Document standards for team adoption
Comprehensive documentation accelerates team adoption and reduces implementation inconsistencies. Create living documentation that covers naming conventions, configuration templates, and troubleshooting procedures. Include real-world examples and anti-patterns to guide decision-making.
Structure your documentation around user workflows:
- Getting started guides for new team members
- Configuration references with code examples
- Troubleshooting playbooks for common issues
- Best practice guides for specific use cases
Maintain documentation in the same version control system as your configurations. Regular documentation reviews ensure content stays current with evolving ELK development standards. Consider creating video walkthroughs for complex procedures and hosting internal knowledge-sharing sessions to reinforce adoption.
Clean, consistent naming conventions transform your ELK stack from a chaotic mess of data into a powerful analytics engine. When you establish clear rules for indexes, fields, and mappings, your entire team can quickly locate information, troubleshoot issues, and build reliable dashboards. The difference between poorly named indexes and well-structured ones can make or break your data operations.

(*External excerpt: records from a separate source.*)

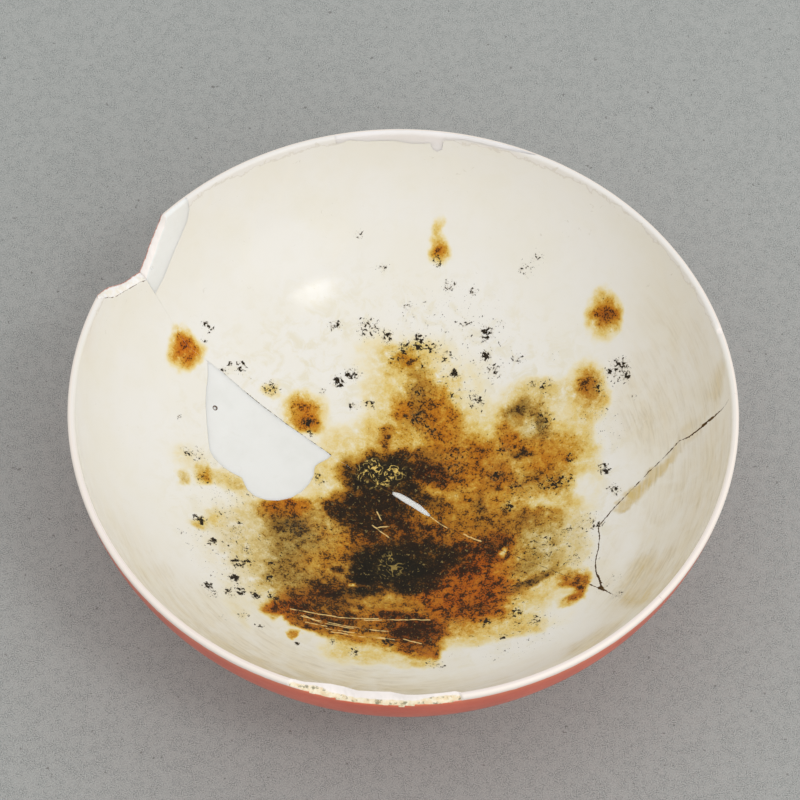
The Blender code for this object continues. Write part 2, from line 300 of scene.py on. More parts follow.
def smooth(low, high, x):
    """0 below low, 1 above high, and a soft step between."""
    t = np.clip((x - low) / (high - low), 0.0, 1.0)
    return t * t * (3 - 2 * t)


# Lines of the breaks, as pixels of the photograph from the rim inwards or along the crack

CHIP_CORNER = (146.5, 279.8)
STRIP_TIP = (155.3, 294.0)
MOON_TIP = (207.5, 360.7)
MOON_END = (331.5, 455.4)
SLIVER_START = (392.2, 494.4)
SLIVER_END = (430.8, 516.1)
JUNCTION = (601.4, 589.0)
CHIP_BACK_AZIMUTH = 139.8
CHIP_FRONT_AZIMUTH = 161.3
STRIP_AZIMUTH = 134.6
BAND_LEFT_AZIMUTH = 104.3
BAND_RIGHT_AZIMUTH = 66.7
SIDE_CRACK_AZIMUTH = 3.0
FRONT_CRACK_AZIMUTH = 319.5

CRACK_BY_STRIP = [CHIP_CORNER, STRIP_TIP]
CRACK_TO_MOON = [STRIP_TIP, (164.5, 309), (169.4, 317.6), (188, 346.4), MOON_TIP]
CRACK_BY_MOON = [
    MOON_TIP, (222.5, 372.1), (235.1, 383), (254.6, 399.7), (268.4, 410.3), (290.2, 426.6),
    (306.3, 437.6), MOON_END,
]
CRACK_TO_SLIVER = [MOON_END, (361, 475), SLIVER_START]
SLIVER_BACK = [
    SLIVER_START, (392.8, 491.9), (399.5, 493.2), (404.6, 495.7), (412.9, 500.8), (420.6, 505.3),
    (427.9, 512.3), SLIVER_END,
]
SLIVER_FRONT = [
    SLIVER_START, (398.3, 498.3), (404.6, 502.4), (414.2, 508.2), (423.8, 514.2), (428, 516), SLIVER_END,
]
CRACK_TO_JUNCTION = [
    SLIVER_END, (439.7, 522.5), (452.5, 530.2), (466.4, 537.6), (484, 544), (500, 550), (545, 567.5),
    (591, 584.5), JUNCTION,
]
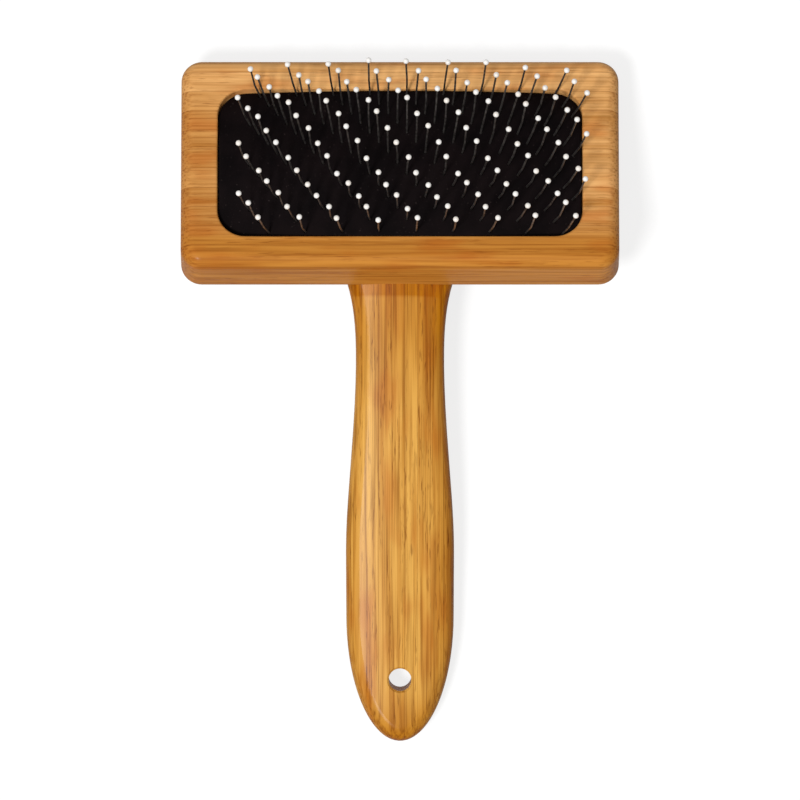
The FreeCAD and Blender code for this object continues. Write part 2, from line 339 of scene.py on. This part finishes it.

Start implementing these naming standards today, even if you’re working with existing data. Begin with your most critical indexes and gradually expand the conventions across your entire pipeline. Your future self will thank you when you’re not spending hours trying to decipher cryptic field names or hunting through dozens of randomly named indexes. Good naming conventions aren’t just about organization—they’re about building a sustainable data infrastructure that grows with your business.